#### [Exercise instructions]
Starting with the line that contains "const marble = ball(MARBLE.radius).rotateX(Math.PI" and stopping after the line that contains "obj.parent = empty", output every line exactly as it stands.

___

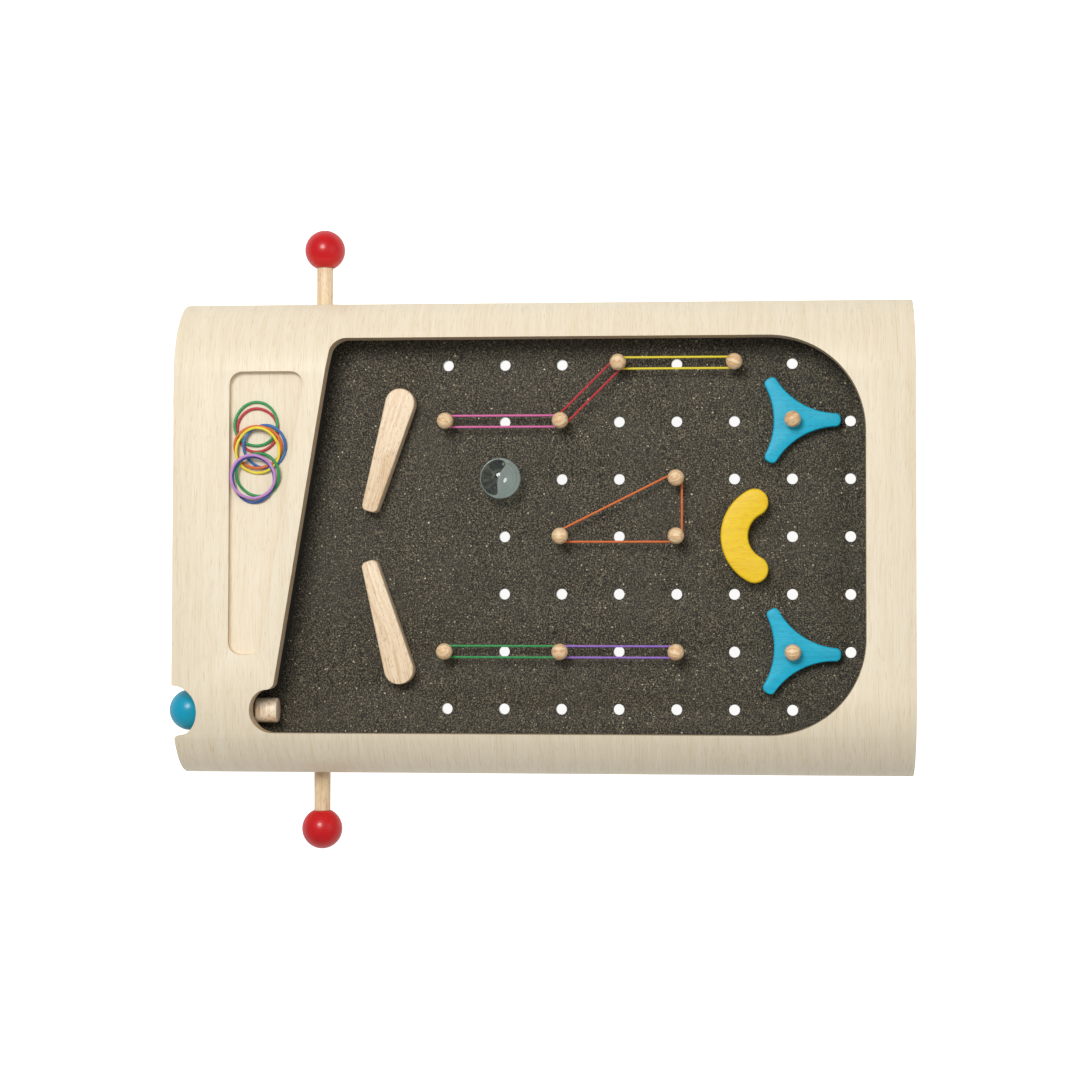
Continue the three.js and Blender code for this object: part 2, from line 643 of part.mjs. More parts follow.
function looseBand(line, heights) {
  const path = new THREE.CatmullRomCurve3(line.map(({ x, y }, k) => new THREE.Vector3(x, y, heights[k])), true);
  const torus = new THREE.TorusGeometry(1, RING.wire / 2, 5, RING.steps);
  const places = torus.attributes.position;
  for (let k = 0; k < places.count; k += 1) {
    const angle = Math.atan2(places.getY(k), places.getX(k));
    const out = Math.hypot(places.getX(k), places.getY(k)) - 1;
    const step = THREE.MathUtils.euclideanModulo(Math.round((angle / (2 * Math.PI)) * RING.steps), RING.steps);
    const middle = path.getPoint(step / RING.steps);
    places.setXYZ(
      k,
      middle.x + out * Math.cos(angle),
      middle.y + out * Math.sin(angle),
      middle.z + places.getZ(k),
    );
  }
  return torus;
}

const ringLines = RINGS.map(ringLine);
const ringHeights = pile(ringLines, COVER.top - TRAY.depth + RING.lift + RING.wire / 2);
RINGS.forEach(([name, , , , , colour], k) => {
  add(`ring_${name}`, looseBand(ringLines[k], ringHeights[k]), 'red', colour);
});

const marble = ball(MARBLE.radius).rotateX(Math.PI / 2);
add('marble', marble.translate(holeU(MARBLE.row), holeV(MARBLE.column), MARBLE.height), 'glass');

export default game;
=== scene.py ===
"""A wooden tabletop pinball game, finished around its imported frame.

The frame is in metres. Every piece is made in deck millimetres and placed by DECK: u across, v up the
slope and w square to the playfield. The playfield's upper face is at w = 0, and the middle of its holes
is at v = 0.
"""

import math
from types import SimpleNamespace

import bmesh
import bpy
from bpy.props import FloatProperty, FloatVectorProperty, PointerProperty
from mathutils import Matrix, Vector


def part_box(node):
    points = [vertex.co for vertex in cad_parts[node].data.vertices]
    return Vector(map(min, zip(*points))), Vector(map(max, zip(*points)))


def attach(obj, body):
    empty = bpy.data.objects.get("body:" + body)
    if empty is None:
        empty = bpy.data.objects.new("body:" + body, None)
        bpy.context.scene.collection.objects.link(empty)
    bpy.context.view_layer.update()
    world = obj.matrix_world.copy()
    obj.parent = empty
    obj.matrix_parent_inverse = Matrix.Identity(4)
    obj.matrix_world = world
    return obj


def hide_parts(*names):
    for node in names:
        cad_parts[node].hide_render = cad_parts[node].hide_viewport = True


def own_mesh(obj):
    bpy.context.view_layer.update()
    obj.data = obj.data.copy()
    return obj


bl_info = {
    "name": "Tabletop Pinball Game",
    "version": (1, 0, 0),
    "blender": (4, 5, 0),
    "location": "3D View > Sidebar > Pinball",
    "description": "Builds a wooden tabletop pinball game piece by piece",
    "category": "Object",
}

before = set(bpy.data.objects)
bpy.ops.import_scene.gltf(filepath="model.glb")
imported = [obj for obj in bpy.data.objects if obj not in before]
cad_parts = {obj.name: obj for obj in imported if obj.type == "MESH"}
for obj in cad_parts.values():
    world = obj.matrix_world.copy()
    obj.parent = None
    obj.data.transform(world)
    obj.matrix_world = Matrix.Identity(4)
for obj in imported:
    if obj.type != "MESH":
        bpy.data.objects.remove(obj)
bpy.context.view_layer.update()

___

#### [Solved exercise]
const marble = ball(MARBLE.radius).rotateX(Math.PI / 2);
add('marble', marble.translate(holeU(MARBLE.row), holeV(MARBLE.column), MARBLE.height), 'glass');

export default game;
=== scene.py ===
"""A wooden tabletop pinball game, finished around its imported frame.

The frame is in metres. Every piece is made in deck millimetres and placed by DECK: u across, v up the
slope and w square to the playfield. The playfield's upper face is at w = 0, and the middle of its holes
is at v = 0.
"""

import math
from types import SimpleNamespace

import bmesh
import bpy
from bpy.props import FloatProperty, FloatVectorProperty, PointerProperty
from mathutils import Matrix, Vector


def part_box(node):
    points = [vertex.co for vertex in cad_parts[node].data.vertices]
    return Vector(map(min, zip(*points))), Vector(map(max, zip(*points)))


def attach(obj, body):
    empty = bpy.data.objects.get("body:" + body)
    if empty is None:
        empty = bpy.data.objects.new("body:" + body, None)
        bpy.context.scene.collection.objects.link(empty)
    bpy.context.view_layer.update()
    world = obj.matrix_world.copy()
    obj.parent = empty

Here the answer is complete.